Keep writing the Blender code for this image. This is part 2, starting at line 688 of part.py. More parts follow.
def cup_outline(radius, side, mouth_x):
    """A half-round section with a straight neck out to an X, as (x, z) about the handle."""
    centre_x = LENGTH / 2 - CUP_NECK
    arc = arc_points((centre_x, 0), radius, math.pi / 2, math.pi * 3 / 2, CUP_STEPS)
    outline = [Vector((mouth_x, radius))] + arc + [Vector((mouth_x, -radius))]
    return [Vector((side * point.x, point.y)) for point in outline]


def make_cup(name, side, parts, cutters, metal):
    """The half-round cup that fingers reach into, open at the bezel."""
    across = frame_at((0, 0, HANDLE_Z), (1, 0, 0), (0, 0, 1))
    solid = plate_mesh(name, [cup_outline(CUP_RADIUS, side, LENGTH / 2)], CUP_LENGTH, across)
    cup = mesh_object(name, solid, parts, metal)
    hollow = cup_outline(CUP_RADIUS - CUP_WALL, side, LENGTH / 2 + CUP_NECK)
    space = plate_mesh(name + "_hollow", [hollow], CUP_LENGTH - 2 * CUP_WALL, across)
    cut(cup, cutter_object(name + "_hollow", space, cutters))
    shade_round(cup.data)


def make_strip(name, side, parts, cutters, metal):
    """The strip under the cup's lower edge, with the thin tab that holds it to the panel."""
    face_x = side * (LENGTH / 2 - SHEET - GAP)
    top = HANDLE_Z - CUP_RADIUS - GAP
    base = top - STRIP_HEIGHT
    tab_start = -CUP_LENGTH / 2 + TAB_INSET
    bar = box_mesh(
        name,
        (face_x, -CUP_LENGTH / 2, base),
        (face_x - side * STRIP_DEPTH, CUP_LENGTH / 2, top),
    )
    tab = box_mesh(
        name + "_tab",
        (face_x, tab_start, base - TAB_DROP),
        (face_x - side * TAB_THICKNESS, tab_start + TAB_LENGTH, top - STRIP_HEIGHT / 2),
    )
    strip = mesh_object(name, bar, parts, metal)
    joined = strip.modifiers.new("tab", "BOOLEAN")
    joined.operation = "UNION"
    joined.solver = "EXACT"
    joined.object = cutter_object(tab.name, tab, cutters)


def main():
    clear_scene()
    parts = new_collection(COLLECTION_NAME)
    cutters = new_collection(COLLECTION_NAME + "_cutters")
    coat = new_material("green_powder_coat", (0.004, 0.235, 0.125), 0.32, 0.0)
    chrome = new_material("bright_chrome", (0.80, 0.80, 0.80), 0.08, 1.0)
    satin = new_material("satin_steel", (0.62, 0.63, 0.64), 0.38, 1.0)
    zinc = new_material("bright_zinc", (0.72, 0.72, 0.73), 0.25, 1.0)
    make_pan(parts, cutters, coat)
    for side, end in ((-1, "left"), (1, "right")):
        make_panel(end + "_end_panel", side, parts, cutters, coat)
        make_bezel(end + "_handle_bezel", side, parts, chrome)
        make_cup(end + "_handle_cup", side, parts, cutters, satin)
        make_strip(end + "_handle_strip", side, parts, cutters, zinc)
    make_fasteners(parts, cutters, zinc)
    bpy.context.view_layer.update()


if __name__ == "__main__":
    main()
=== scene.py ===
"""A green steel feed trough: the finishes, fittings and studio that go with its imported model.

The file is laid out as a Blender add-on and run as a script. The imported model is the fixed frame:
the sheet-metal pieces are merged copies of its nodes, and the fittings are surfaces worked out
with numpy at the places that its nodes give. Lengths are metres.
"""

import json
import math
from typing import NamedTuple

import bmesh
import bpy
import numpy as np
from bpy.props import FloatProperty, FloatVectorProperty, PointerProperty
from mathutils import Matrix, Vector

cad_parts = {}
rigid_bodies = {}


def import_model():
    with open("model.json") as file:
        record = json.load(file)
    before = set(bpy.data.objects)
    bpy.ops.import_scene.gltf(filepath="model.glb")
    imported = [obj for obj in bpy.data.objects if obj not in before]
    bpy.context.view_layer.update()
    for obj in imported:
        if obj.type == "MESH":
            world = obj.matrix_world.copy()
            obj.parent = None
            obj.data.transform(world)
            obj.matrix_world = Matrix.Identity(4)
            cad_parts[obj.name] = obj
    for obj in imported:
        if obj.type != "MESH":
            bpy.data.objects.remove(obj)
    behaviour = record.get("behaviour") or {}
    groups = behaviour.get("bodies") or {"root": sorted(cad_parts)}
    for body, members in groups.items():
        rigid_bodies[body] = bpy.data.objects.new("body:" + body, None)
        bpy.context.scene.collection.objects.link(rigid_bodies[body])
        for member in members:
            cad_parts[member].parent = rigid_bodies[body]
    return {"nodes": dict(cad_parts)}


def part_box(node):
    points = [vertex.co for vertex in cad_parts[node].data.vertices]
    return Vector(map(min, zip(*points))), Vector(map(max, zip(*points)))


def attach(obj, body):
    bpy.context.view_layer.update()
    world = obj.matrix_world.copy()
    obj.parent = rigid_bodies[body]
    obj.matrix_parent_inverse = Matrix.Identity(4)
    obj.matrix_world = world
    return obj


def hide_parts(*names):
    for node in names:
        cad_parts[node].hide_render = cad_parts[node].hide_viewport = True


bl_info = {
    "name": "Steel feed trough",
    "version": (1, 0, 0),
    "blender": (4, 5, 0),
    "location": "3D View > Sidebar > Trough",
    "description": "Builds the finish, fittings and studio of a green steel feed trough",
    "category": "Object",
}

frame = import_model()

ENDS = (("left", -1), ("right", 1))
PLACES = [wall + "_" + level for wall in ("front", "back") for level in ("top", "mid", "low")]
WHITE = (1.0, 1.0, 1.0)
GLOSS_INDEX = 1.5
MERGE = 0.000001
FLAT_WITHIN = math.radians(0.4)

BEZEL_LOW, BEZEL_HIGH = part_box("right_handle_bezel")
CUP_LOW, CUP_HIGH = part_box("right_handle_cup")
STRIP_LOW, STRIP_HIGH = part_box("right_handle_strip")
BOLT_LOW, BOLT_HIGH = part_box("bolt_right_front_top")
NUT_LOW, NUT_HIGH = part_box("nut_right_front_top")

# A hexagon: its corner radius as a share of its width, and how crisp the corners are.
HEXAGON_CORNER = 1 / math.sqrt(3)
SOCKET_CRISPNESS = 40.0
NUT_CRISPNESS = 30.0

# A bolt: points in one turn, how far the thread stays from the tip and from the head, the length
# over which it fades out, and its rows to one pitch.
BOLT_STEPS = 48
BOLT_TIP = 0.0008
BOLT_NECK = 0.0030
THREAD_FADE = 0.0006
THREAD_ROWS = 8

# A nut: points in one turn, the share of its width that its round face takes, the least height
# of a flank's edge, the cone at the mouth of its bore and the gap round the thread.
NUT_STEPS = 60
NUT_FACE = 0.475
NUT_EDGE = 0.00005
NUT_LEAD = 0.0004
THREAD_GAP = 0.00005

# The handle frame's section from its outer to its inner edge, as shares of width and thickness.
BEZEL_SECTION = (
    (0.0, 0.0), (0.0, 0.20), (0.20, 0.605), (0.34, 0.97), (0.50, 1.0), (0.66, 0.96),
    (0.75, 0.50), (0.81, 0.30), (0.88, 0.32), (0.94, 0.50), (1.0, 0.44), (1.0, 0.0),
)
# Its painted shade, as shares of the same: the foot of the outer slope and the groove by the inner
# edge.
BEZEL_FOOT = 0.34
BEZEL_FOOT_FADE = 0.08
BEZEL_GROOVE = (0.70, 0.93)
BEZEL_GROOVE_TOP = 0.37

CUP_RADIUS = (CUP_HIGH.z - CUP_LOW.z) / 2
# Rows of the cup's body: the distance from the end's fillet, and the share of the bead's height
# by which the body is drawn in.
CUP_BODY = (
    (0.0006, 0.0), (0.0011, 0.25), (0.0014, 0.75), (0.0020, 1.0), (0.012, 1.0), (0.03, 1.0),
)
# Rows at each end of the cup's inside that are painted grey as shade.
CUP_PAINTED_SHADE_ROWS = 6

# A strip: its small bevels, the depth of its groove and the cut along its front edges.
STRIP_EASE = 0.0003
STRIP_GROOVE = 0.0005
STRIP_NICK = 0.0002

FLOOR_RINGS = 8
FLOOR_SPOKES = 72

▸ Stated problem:
In the listing above, find the line containing "0.64), 0.38, 1.0)" and the line containing "from bpy.props import", then quote both, plus every line between them, exactly as written.

▸ Complete answer:
    satin = new_material("satin_steel", (0.62, 0.63, 0.64), 0.38, 1.0)
    zinc = new_material("bright_zinc", (0.72, 0.72, 0.73), 0.25, 1.0)
    make_pan(parts, cutters, coat)
    for side, end in ((-1, "left"), (1, "right")):
        make_panel(end + "_end_panel", side, parts, cutters, coat)
        make_bezel(end + "_handle_bezel", side, parts, chrome)
        make_cup(end + "_handle_cup", side, parts, cutters, satin)
        make_strip(end + "_handle_strip", side, parts, cutters, zinc)
    make_fasteners(parts, cutters, zinc)
    bpy.context.view_layer.update()


if __name__ == "__main__":
    main()
=== scene.py ===
"""A green steel feed trough: the finishes, fittings and studio that go with its imported model.

The file is laid out as a Blender add-on and run as a script. The imported model is the fixed frame:
the sheet-metal pieces are merged copies of its nodes, and the fittings are surfaces worked out
with numpy at the places that its nodes give. Lengths are metres.
"""

import json
import math
from typing import NamedTuple

import bmesh
import bpy
import numpy as np
from bpy.props import FloatProperty, FloatVectorProperty, PointerProperty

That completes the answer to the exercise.